__Records for the exercise__.
— BEGIN —

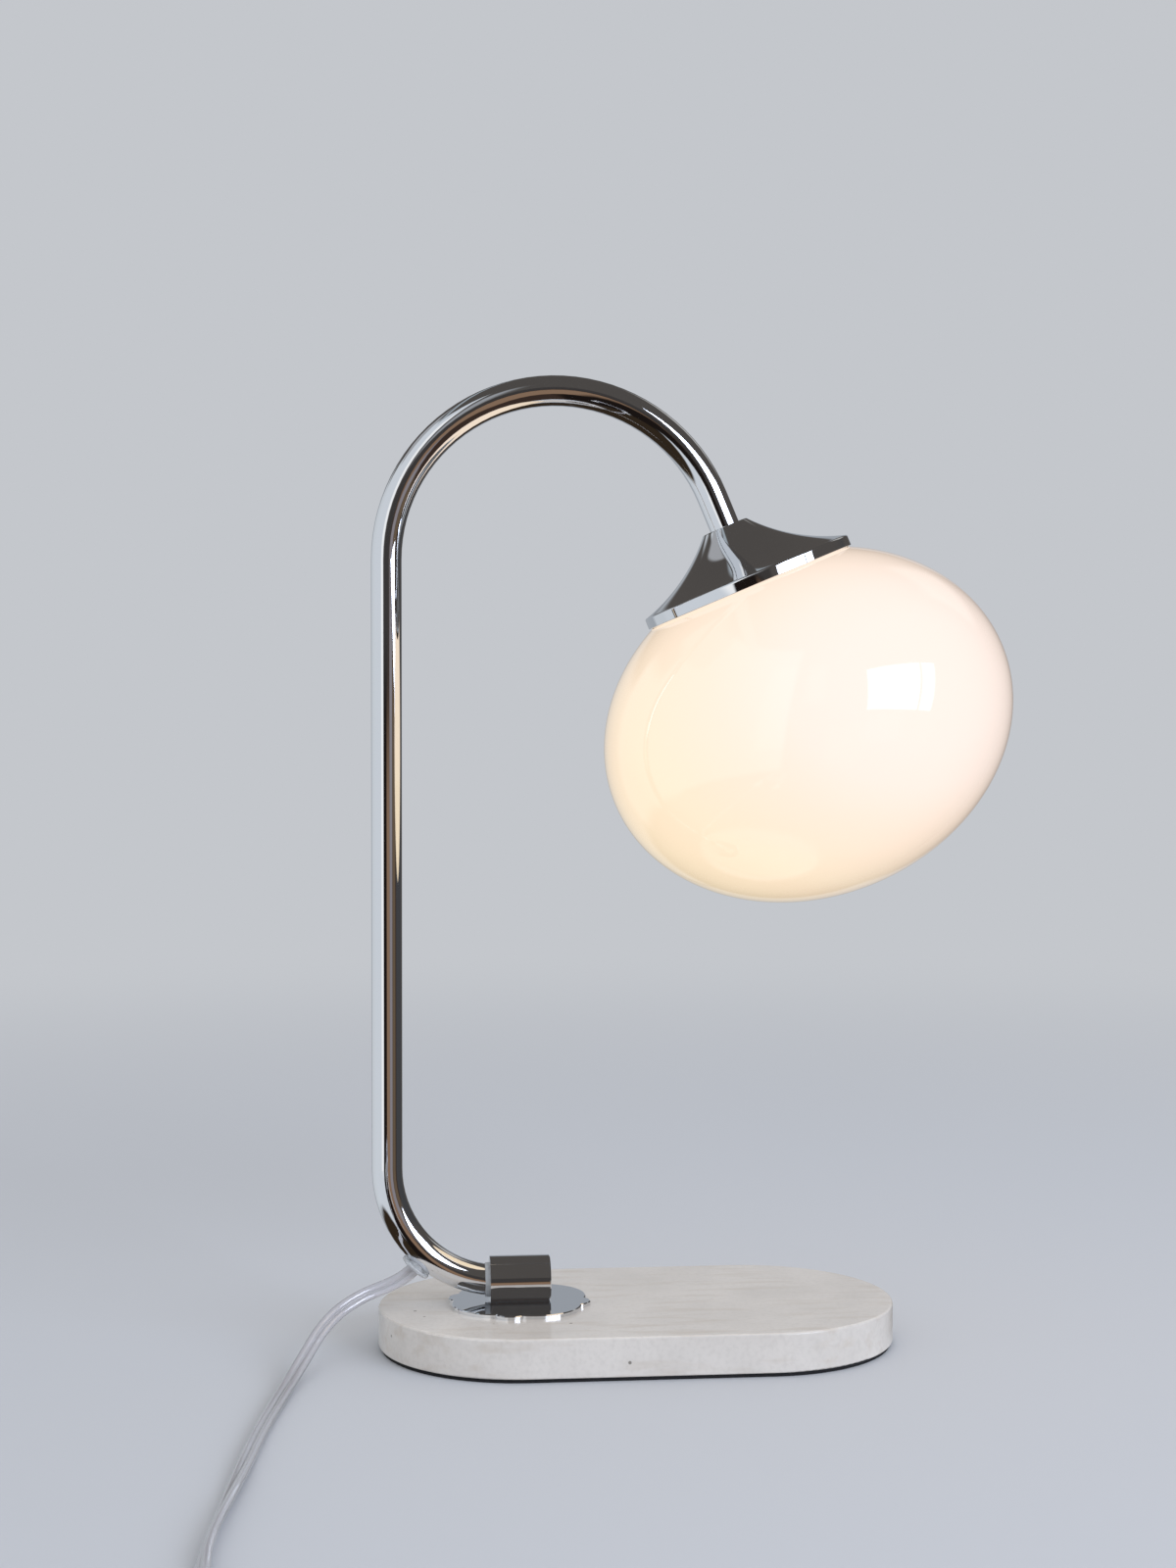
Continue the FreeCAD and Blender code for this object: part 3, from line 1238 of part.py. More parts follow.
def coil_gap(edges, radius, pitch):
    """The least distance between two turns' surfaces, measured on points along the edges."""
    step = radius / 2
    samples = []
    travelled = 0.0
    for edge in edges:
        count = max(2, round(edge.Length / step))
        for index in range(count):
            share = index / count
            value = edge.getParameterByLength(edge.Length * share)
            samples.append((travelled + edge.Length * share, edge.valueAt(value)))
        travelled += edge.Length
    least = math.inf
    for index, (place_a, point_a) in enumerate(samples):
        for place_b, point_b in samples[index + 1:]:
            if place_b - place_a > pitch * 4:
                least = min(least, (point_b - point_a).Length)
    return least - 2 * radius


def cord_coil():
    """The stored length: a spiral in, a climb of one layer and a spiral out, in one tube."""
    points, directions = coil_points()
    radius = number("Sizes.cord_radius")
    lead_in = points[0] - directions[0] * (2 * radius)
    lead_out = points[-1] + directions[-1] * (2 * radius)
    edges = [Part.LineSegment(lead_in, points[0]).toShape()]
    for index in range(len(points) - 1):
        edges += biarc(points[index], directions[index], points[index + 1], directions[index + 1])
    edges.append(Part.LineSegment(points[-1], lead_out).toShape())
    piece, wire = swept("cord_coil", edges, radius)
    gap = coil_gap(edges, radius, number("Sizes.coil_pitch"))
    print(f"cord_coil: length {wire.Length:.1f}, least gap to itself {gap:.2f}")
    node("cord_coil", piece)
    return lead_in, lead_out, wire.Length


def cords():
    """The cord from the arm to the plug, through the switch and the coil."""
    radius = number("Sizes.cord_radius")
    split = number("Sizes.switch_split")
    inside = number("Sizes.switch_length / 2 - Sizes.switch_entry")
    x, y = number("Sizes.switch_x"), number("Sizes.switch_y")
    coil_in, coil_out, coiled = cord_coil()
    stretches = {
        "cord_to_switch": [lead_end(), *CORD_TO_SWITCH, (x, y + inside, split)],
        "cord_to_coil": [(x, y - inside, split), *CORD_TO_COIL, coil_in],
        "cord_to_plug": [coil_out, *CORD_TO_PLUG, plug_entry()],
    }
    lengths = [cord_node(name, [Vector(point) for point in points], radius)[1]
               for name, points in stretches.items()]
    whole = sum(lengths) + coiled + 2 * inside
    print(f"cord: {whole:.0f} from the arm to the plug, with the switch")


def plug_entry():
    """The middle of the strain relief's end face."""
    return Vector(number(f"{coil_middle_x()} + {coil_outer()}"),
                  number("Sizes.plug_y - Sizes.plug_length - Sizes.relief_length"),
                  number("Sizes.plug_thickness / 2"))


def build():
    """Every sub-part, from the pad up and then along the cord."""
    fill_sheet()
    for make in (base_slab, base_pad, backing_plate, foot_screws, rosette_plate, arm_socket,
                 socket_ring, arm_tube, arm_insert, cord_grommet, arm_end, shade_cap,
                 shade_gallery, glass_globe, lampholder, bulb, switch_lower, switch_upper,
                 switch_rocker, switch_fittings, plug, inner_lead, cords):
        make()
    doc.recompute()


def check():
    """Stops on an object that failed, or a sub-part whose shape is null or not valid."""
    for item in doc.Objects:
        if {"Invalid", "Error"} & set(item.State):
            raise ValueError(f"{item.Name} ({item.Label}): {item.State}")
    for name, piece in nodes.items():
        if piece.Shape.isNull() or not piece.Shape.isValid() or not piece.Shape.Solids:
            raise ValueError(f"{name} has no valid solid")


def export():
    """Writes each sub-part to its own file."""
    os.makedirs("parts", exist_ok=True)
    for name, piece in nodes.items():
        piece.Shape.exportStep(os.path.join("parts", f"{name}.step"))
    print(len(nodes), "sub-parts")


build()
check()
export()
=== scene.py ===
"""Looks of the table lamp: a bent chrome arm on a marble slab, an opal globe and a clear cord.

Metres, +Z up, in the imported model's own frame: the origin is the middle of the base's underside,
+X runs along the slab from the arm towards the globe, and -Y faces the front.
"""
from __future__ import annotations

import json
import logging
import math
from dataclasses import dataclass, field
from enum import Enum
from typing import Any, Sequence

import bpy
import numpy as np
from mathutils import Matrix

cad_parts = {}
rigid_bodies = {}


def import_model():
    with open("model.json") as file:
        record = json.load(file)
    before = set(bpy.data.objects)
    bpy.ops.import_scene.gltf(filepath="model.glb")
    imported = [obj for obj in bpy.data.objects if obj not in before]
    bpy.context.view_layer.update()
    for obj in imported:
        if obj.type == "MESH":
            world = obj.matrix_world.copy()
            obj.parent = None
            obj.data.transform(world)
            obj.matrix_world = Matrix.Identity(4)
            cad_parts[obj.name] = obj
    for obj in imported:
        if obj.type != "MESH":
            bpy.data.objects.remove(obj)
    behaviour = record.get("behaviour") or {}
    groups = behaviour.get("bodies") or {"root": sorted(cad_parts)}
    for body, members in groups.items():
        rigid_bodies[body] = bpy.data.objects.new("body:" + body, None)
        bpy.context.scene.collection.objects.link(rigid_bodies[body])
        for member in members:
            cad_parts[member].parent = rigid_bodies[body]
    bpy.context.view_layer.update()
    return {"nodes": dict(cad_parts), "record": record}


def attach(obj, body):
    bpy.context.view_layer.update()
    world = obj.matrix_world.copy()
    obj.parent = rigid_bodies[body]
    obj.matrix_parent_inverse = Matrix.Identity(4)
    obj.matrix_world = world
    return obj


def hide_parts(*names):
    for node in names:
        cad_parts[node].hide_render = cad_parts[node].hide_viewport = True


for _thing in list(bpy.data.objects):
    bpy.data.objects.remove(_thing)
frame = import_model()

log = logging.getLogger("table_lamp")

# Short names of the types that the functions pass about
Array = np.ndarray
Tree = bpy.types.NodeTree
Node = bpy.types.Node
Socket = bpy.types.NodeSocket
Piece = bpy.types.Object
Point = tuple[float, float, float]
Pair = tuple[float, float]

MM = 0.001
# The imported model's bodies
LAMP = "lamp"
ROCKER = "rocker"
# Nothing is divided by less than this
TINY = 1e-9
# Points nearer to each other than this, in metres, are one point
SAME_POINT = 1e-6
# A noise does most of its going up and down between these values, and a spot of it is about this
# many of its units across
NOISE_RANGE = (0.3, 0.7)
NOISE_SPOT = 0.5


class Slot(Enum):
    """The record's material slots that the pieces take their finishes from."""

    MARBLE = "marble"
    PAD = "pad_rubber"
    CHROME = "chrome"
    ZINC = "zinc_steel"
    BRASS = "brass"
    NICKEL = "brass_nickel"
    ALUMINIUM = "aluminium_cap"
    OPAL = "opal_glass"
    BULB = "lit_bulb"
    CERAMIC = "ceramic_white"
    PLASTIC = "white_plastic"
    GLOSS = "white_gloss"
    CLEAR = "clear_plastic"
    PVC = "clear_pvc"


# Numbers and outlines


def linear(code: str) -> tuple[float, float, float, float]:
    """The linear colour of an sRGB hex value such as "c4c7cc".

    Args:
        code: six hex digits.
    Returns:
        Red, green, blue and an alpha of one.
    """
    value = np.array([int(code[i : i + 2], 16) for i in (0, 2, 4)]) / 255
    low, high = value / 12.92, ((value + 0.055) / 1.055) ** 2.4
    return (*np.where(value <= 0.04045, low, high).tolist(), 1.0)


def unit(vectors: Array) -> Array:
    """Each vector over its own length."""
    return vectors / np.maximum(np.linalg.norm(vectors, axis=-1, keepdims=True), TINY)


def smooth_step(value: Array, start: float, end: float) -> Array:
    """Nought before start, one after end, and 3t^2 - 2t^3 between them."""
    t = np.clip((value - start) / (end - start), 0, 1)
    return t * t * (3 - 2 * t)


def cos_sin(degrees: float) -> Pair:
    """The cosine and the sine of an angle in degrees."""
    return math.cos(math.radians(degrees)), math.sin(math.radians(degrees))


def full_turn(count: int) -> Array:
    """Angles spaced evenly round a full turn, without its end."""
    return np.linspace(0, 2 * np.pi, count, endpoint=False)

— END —
— BEGIN —

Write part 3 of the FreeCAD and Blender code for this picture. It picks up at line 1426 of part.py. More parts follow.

— END —

__Task__. In the data above, find the line that contains "Continue the FreeCAD" and the line that contains "return lead_in, lead_out, wire.Length". Repeat exactly those lines and every line between them, and only those.

__Written solution__.
Continue the FreeCAD and Blender code for this object: part 3, from line 1238 of part.py. More parts follow.
def coil_gap(edges, radius, pitch):
    """The least distance between two turns' surfaces, measured on points along the edges."""
    step = radius / 2
    samples = []
    travelled = 0.0
    for edge in edges:
        count = max(2, round(edge.Length / step))
        for index in range(count):
            share = index / count
            value = edge.getParameterByLength(edge.Length * share)
            samples.append((travelled + edge.Length * share, edge.valueAt(value)))
        travelled += edge.Length
    least = math.inf
    for index, (place_a, point_a) in enumerate(samples):
        for place_b, point_b in samples[index + 1:]:
            if place_b - place_a > pitch * 4:
                least = min(least, (point_b - point_a).Length)
    return least - 2 * radius


def cord_coil():
    """The stored length: a spiral in, a climb of one layer and a spiral out, in one tube."""
    points, directions = coil_points()
    radius = number("Sizes.cord_radius")
    lead_in = points[0] - directions[0] * (2 * radius)
    lead_out = points[-1] + directions[-1] * (2 * radius)
    edges = [Part.LineSegment(lead_in, points[0]).toShape()]
    for index in range(len(points) - 1):
        edges += biarc(points[index], directions[index], points[index + 1], directions[index + 1])
    edges.append(Part.LineSegment(points[-1], lead_out).toShape())
    piece, wire = swept("cord_coil", edges, radius)
    gap = coil_gap(edges, radius, number("Sizes.coil_pitch"))
    print(f"cord_coil: length {wire.Length:.1f}, least gap to itself {gap:.2f}")
    node("cord_coil", piece)
    return lead_in, lead_out, wire.Length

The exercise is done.